As you can see, there is no easy answer to the question, "Which IRA is best for me?" As with any major financial decision, careful consultation with a professional is a good idea before you make your choice. In addition to helping you with calculations and projections, a professional is also likely to know what, if any, changes or clarifications have been made to the complex new tax laws. Remember, your retirement could last 20 years or more. How you live tomorrow could depend on the choices you make today.

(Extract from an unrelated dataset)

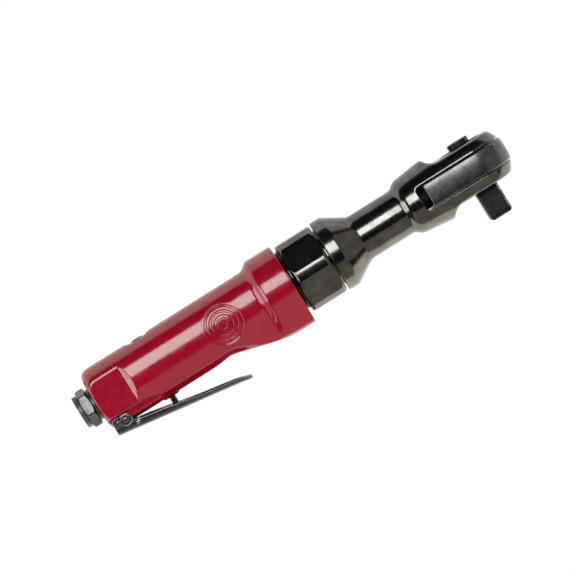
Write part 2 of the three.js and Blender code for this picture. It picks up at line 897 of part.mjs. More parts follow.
// The turned outside of the head from its boss to its round end, grown by `proud`.
function headProfile(proud = 0) {
  return [
    [-43.5, NECK_RADIUS + proud],
    [-42, 13.8 + proud],
    [-40.5, 15.6 + proud],
    ...arc(0, 0, HEAD_RADIUS - 0.1 + proud, 90 + CONE_TANGENT, 0, 7),
  ];
}

// The space above an ear: flat over the ear, then a hollow curve up to the boss.
function reliefAboveEar() {
  const HOLLOW = 7.24;
  const START = -14.5;
  const curve = arc(START, EAR_Y + HOLLOW, HOLLOW, 270, 195, 4);
  return outline([[25, EAR_Y], ...curve, [25, 26]]);
}

function crankCavity() {
  return turned([
    [SKIRT_REAR - 1, 0],
    [SKIRT_REAR - 1, 12.3],
    [-91.7, 12.3],
    [-91.7, 6.3],
    [-54.3, 6.3],
    [-54.3, 8.3],
    [-31, 8.3],
    [-31, 0],
  ]);
}

const LOWER_JOURNAL = 8.7;
const RING_GROOVE = { low: 11.1, high: 12.3, radius: 12.9 };

function driveBore() {
  return turnedUpright([
    [-14, 0],
    [-14, LOWER_JOURNAL + GAP],
    [0, LOWER_JOURNAL + GAP],
    [0, HUB_RADIUS + 0.35],
    [RING_GROOVE.low, HUB_RADIUS + 0.35],
    [RING_GROOVE.low, RING_GROOVE.radius],
    [RING_GROOVE.high, RING_GROOVE.radius],
    [RING_GROOVE.high, HUB_RADIUS + 0.35],
    [14, HUB_RADIUS + 0.35],
    [14, 0],
  ], 32);
}

function ratchetHousing() {
  const SNAP_GROOVE = 14.5;
  const outside = turned([
    [SKIRT_REAR, 0],
    [SKIRT_REAR, SKIRT_RADIUS - 0.5],
    [SKIRT_REAR + 0.5, SKIRT_RADIUS],
    [-99.5, SKIRT_RADIUS],
    [-99.5, SNAP_GROOVE],
    [-97.7, SNAP_GROOVE],
    [-97.7, SKIRT_RADIUS],
    [FLANGE.x, SKIRT_RADIUS],
    [FLANGE.x, FLANGE.radius - 0.4],
    [FLANGE.x + 0.4, FLANGE.radius],
    [FLANGE.x + FLANGE.length, FLANGE.radius],
    [-69.4, NECK_RADIUS],
    ...headProfile(),
  ], FINE);
  const relief = reliefAboveEar();
  const slot = block([SLOT_REAR, 25], [-SLOT_HALF_HEIGHT, SLOT_HALF_HEIGHT], [-25, 25]);
  return cut(
    outside,
    sideView(relief, -25, 25),
    sideView(relief, -25, 25).rotateX(Math.PI),
    slot,
    crankCavity(),
    driveBore(),
  );
}

// The yoke: a toothed ring round the anvil, with a fork that the drive bushing works in.
function ratchetYoke() {
  const HALF_HEIGHT = 6.15;
  const REAR = -28.1;
  const REAR_HALF_WIDTH = 16.6;
  const FORK_HALF_WIDTH = 8.6;
  const FORK_FLOOR = -20.6;
  const CROWN = 0.35;
  const round = arc(0, 0, HEAD_RADIUS, 95, -95, 22);
  const plan = outline([...round, [REAR, -REAR_HALF_WIDTH], [REAR, REAR_HALF_WIDTH]]);
  const body = planView(plan, -HALF_HEIGHT, HALF_HEIGHT);
  const crown = turned([[-45, 0], [-45, 15.2 + CROWN], ...headProfile(CROWN).slice(2)], FINE);
  const teeth = outline(toothed(YOKE_TEETH, YOKE_TIP_RADIUS, YOKE_ROOT_RADIUS, 0.45, 1.15));
  const fork = block([REAR - 1, FORK_FLOOR], [-10, 10], [-FORK_HALF_WIDTH, FORK_HALF_WIDTH]);
  return cut(common(body, crown), planView(teeth, -10, 10), fork);
}

// The anvil: hub, pawl pocket, lower journal and drive square.
function anvil() {
  const CORNER = 1.2;
  const HUB_TOP = 9.6;
  const HUB_FLOOR = -5.85;
  const LIP = { radius: 7.3, y: -EAR_Y - 0.5 };
  const half = SQUARE / 2;
  const barrel = turnedUpright([
    [LIP.y, 0],
    [LIP.y, LIP.radius],
    [-12.45, LIP.radius],
    [-12.45, LOWER_JOURNAL],
    [HUB_FLOOR, LOWER_JOURNAL],
    [HUB_FLOOR, HUB_RADIUS],
    [HUB_TOP - 0.5, HUB_RADIUS],
    [HUB_TOP, HUB_RADIUS - 0.5],
    [HUB_TOP, 0],
  ], 30);
  const corners = [];
  for (const [sx, sz] of [[1, 1], [-1, 1], [-1, -1], [1, -1]]) {
    const first = [sx * half, sz * (half - CORNER)];
    const second = [sx * (half - CORNER), sz * half];
    corners.push(...(sx * sz > 0 ? [first, second] : [second, first]));
  }
  const square = planView(outline(corners), SQUARE_END, LIP.y + 0.5);
  const chamfer = turnedUpright([
    [SQUARE_END, 0],
    [SQUARE_END, half + 0.4],
    [SQUARE_END + 1.6, half + 2],
    [0, half + 2],
    [0, 0],
  ], 30);
  const pocket = block([4.7, 14], [-4.8, 4.8], [-9.4, 9.4]);
  const window = block([1, 5], [-2.2, 2.2], [-3.8, 3.8]);
  const selectorBore = turnedUpright([[-4.8, 0], [-4.8, SELECTOR_BORE], [12, SELECTOR_BORE], [12, 0]]);
  const pinHole = turnedUpright([[-5.5, 0], [-5.5, 1.8], [12, 1.8], [12, 0]], 16);
  const ballHole = sideView(circle(1.9, 0, BALL.y), -10, 1.5, 8);
  return cut(
    joined(barrel, common(square, chamfer)),
    pocket,
    window,
    selectorBore,
    pinHole.translate(PAWL_PIN_X, 0, 0),
    ballHole,
  );
}

// A two-ended pawl, drawn about its own pin and pointing along +X.
function pawl() {
  const TIP_RADIUS = 11.3; // from the drive axis
  const HALF_ANGLE = 36;
  const BACK = 5.4;
  const outer = arc(0, 0, TIP_RADIUS, -HALF_ANGLE, HALF_ANGLE, 10);
  const shape = outline(
    [...outer, [8, 6.9], [BACK + 0.4, 4.6], [BACK, 2], [BACK, -2], [BACK + 0.4, -4.6], [8, -6.9]].map(
      ([x, z]) => [x - PAWL_PIN_X, z],
    ),
  );
  shape.holes.push(circle(1.8));
  return planView(shape, -4.5, 4.5, 6);
}

function pawlPin() {
  return turnedUpright([[-5.2, 0], [-5.2, 1.5], [8.8, 1.5], [8.8, 0]], 16);
}

// The reversing lever and its stem, drawn about the Y axis.
function reversingLeverBlank() {
  const LOW = EAR_Y + GAP;
  const HIGH = 16;
  const HUB = 5.85;
  const TAB = 14.5;
  const tabHalf = 4.4;
  const side = THREE.MathUtils.radToDeg(Math.asin((HUB - tabHalf) / TAB));
  const plan = outline([
    ...arc(0, 0, HUB, 180 - side, side, 10),
    ...arc(0, -TAB + tabHalf, tabHalf, 0, -180, 6),
  ]);
  const top = planView(plan, LOW, HIGH - 0.5);
  const cap = planView(
    outline([
      ...arc(0, 0, HUB - 0.5, 180 - side, side, 10),
      ...arc(0, -TAB + tabHalf, tabHalf - 0.5, 0, -180, 6),
    ]),
    HIGH - 1,
    HIGH,
  );
  const stem = turnedUpright([[-4.5, 0], [-4.5, 3.5], [-4, 4], [LOW + 1, 4], [LOW + 1, 0]]);
  return joined(top, cap, stem);
}

function reversingLever() {
  const bore = rod(-2.8, 6, 1.6, 10).rotateY(THREE.MathUtils.degToRad(PLUNGER_ANGLE));
  return cut(reversingLeverBlank(), bore);
}

function pawlPlunger() {
  return turned([[1.4, 0], [1.4, 1.3], ...arc(3.8, 0, 1.3, 90, 0, 4)], 14);
}

function plungerSpring() {
  return coil(0.95, 0.4, 3.1, 4).translate(-2.1, 0, 0);
}

function upperThrustWasher() {
  return turnedUpright([[9.9, 6.3], [9.9, 11.5], [10.8, 11.5], [10.8, 6.3]]);
}

function lowerThrustWasher() {
  return turnedUpright([[-6.45, 9.4], [-6.45, 11.3], [-6.15, 11.3], [-6.15, 9.4]]);
}

function anvilRetainingRing() {
  return openRing(11.25, 12.15, 9.8, 12.6, 4).rotateZ(Math.PI / 2);
}

function socketBall() {
  return new THREE.SphereGeometry(BALL.radius, 12, 8);
}

function socketBallSpring() {
  return coil(1, 0.4, 3.9, 4).rotateY(-Math.PI / 2).translate(0, 0, -3.1);
}

// ---------------------------------------------------------------- assembly

const airRatchet = new THREE.Group();
const tool = new THREE.Group();
airRatchet.add(tool);

function addPiece(name, geometry, material, parent = tool) {
  const mesh = new THREE.Mesh(geometry, material());
  mesh.name = name;
  parent.add(mesh);
  return mesh;
}

function addGroup(x = 0, y = 0, z = 0) {
  const group = new THREE.Group();
  group.position.set(x, y, z);
  tool.add(group);
  return group;
}

addPiece("handle_housing", handleHousing(), redPaint);
addPiece("inlet_collar", inletCollar(), rubber);
addPiece("inlet_bushing", inletBushing(), brightSteel);
addPiece("inlet_gasket", inletGasket(), rubber);
addPiece("inlet_strainer", inletStrainer(), bronze);

addPiece("throttle_lever", throttleLever(), blackOxide);
addPiece("lever_pin", leverPin(), brightSteel);

const valveGroup = addGroup(VALVE_X);
addPiece("valve_stem", valveStem(), blackOxide, valveGroup);
addPiece("valve_seal", valveSeal(), rubber, valveGroup);
addPiece("valve_bushing", valveBushing(), bronze, valveGroup);
addPiece("valve_spring", valveSpring(), springSteel, valveGroup);
addPiece("valve_plug", valvePlug(), brushedSteel, valveGroup);
addPiece("plug_o_ring", plugORing(), rubber, valveGroup);

addPiece("rear_end_plate", rearEndPlate(), castIron);
addPiece("rear_rotor_bearing", bearing(MOTOR_REAR + 0.5, MOTOR_REAR + 4.5, 3.3, 7), groundSteel);
addPiece("motor_cylinder", motorCylinder(), castIron);
addPiece("rotor", rotor(), groundSteel);
for (let i = 0; i < BLADE_COUNT; i++) {
  addPiece(`rotor_blade_${i + 1}`, rotorBlade(), bladeResin).rotation.x = bladeAngle(i);
}
addPiece("front_end_plate", frontEndPlate(), castIron);
addPiece("front_rotor_bearing", bearing(-132.2, -127.8, 4.3, 8), groundSteel);

addPiece("ring_gear", ringGear(), blackOxide);
for (let k = 0; k < PLANET_COUNT; k++) {
  const [y, z] = planetCentre(k);
  const planetGroup = addGroup(0, y, z);
  addPiece(`planet_gear_${k + 1}`, planetGear(k), groundSteel, planetGroup);
  addPiece(`planet_pin_${k + 1}`, planetPin(), groundSteel, planetGroup);
}
addPiece("crankshaft", crankshaft(), blackOxide);
addPiece("rear_crank_bearing", bearing(-98, -92, CRANK_RADIUS + GAP, 12), groundSteel);
addPiece("front_crank_bearing", tube(-54, -40, 5.3, 8, 28), groundSteel);
addPiece("drive_bushing", driveBushing(), bronze);

addPiece("coupling_nut", couplingNut(), blackOxide);
addPiece("nut_snap_ring", nutSnapRing(), springSteel);

addPiece("ratchet_housing", ratchetHousing(), blackOxide);
addPiece("ratchet_yoke", ratchetYoke(), brushedSteel);
addPiece("lower_thrust_washer", lowerThrustWasher(), groundSteel);
addPiece("upper_thrust_washer", upperThrustWasher(), groundSteel);
addPiece("anvil_retaining_ring", anvilRetainingRing(), springSteel);
addPiece("anvil", anvil(), blackOxide);

const pawlGroup = addGroup(PAWL_PIN_X);
addPiece("pawl", pawl(), groundSteel, pawlGroup).rotation.y = THREE.MathUtils.degToRad(PAWL_ANGLE);
addPiece("pawl_pin", pawlPin(), groundSteel, pawlGroup);

addPiece("reversing_lever", reversingLever(), blackOxide);
const plungerGroup = addGroup();
plungerGroup.rotation.y = THREE.MathUtils.degToRad(PLUNGER_ANGLE);
addPiece("pawl_plunger", pawlPlunger(), groundSteel, plungerGroup);
addPiece("plunger_spring", plungerSpring(), springSteel, plungerGroup);

const ballGroup = addGroup(0, BALL.y, 0);
addPiece("socket_ball", socketBall(), groundSteel, ballGroup).position.z = BALL_CENTRE_Z;
addPiece("socket_ball_spring", socketBallSpring(), springSteel, ballGroup);

// Stand the tool on its far side with the origin under the middle of its box.
const LEVER_TIP_Y = -32;
tool.position.set(
  -(INLET_END + HEAD_RADIUS) / 2,
  -(LEVER_TIP_Y + BARREL_RADIUS) / 2,
  REST_DEPTH,
);

export default airRatchet;
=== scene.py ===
# The looks of the air ratchet: fine meshes, materials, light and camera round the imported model.
#
# Shapes are written in millimetres in the tool's own axes: x along the tool towards the head, with
# 0 at the drive axis, y towards the reversing lever and z towards the flank with the badge. The
# crank axis is y = z = 0. Most pieces are closed surfaces field(x, y, z) = 0, where a field is the
# distance out of the shape, so that every edge can have its own rounding.
import json
import math

import bpy
import numpy as np
from mathutils import Matrix, Vector


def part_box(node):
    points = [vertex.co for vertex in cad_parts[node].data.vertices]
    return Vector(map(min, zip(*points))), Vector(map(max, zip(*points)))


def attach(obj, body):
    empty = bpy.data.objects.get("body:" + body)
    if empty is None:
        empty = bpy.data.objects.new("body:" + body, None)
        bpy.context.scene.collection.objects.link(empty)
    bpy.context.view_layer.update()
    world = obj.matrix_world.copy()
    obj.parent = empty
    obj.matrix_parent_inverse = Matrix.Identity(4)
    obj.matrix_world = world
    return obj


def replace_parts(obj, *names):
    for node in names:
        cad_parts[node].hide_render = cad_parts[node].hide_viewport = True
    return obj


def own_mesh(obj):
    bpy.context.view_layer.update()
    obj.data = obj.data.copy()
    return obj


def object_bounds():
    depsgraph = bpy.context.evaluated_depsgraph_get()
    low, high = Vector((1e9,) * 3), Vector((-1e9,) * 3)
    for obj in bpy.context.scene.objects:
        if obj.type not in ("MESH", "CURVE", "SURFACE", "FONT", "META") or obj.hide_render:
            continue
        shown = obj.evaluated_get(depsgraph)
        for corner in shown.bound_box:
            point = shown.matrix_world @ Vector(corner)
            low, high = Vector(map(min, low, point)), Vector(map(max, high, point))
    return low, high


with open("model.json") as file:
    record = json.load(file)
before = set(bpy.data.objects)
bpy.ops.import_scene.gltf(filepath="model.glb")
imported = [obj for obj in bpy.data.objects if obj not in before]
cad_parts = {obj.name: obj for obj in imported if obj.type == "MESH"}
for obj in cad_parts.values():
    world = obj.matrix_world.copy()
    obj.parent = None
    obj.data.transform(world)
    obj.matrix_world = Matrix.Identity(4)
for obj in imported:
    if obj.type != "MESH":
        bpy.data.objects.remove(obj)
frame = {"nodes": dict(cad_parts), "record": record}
cad_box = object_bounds()

MM = 0.001


def middle(node):
    low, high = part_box(node)
    return (low + high) / 2


ORIGIN = Vector((middle("anvil").x, *middle("front_crank_bearing").yz))


def span(node):
    """Lowest and highest corner of a CAD node, in millimetres in the tool's axes."""
    return [np.array((corner - ORIGIN) / MM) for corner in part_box(node)]


# ------------------------------------------------------------------ driving dimensions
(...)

The information contained herein is general in nature and is not meant as tax advice. Consult a tax professional as to how this information applies to your situation.

Points to Remember

  1. Roth IRA contributions are nondeductible, but qualified withdrawals are tax free.
  2. Individual contributions to all IRAs are limited to $5,500 in 2013 ($6,500 for investors who are at least 50 years old). Note that this amount may increase in the years ahead.
  3. You may continue contributions to a Roth IRA after age 70½, and there are no mandatory withdrawals.
  4. You can make penalty-free withdrawals from a Roth IRA before age 59½ for a first-time home purchase or if you die or become permanently disabled.